20 days till freedom! i need to put in my 2 weeks notice.

well, i feel like i haven't written in ages. i'm in the airport, tulsa national, or whatever it's called. i'm at gate 55 waiting for my flight, which is late. i bought my very first copy of Rolling Stone Magazine today, so I have something thrilling for the plane ride. i may just write, though.

there is un garcon mignon a few feet away and a second ago. j'ai regarde ce forme et il m'a regarde. cute emo kid? yes. awesome sunglasses? yes. does he love new york? apparently, from his shirt.

i am considering boarding a different plane that would leave here at 8pm and arrive in houston at...11? aie. i don't want to think about driving home at 11. i could do it, but i don't want to...but maybe i would make my life easier going on a nonstop flight...that would mean i get two more thrilling hours sitting here. but in truth, i enjoy airports. i like sitting around watching people.

there's a dude next to me who keeps breathing. i'm breathing too, but his inhaling and exhaling is louder than most. he must snore terribly...

flight left at 6:10
arrival in dallas at 6:55
the flight i should be on after that leaves at 7, but i think i'll just take the next one out.
okay. i've made a decision. i'm staying here...with cute emo kid who doesn't know i exist.
(i'm not still here because of him, but that's a romantic idea).

to catastrophize, i'll say that my flight is one hour and forty minutes late. WOO!

despite the delay, most people here don't seem too frustrated.

i'm thinking about the word 'flight' just now, and truly, 'flight' is the right word for it. i love the word flight, it sounds exactly like it is. flight, Flight, FLIGHT!

i know, i am TRULY inspiring tonight...hehe.

speaking of 'hehe', mr. marcus left me a couple of text messages while i was cellphoneless. he wrote, 'hey, what's going on?' kinds of things both times. i texted him back a while ago. i want to talk to him, perhaps i'll up and call him.

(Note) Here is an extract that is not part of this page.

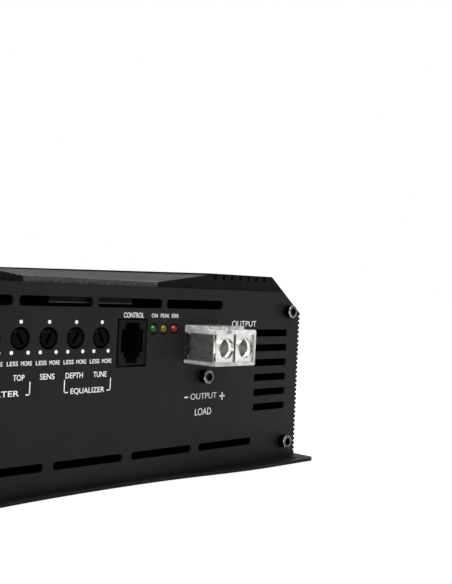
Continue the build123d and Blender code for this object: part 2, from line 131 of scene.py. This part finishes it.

saw The Importance of Being Earnest (i read the play + he had mentioned it to me) recently. i forgot to give Anna my copy of Grizzly Man. i really wanted her to have it, but i was conflicted. it's not the best family movie, and even though she IS 17, her younger brother is 12 and i know he wouldn't be allowed to watch it. i wanted to talk to dad about giving her the dvd, but never got around to it; we were all so busy. he needs to see that film, just like everyone else in the world. it's an especially good film if you're trying to figure out what to do in your life, or what to major in. it made me cry when i first saw it in the theater, but once i bought the dvd i thought it cheesy, and a filmfull of people crying over some dead guy [i would add here "who didn't really accomplish anything!" here, but i don't agree with the statement].

marcus mentioned to me on IM a movie called The Science of Sleep, and asked me if it looked like something i would be interested in seeing. i watched the trailer and it looked amazing...i've watched the whole thing several times now and i've found myself trying to find hidden meanings in the trailer's words. what could they mean? what could he mean? but i am simply girl, that is all, and my analyzations are probably far from the truth.

my batteries go out in eight minutes. catch you later, but on paper.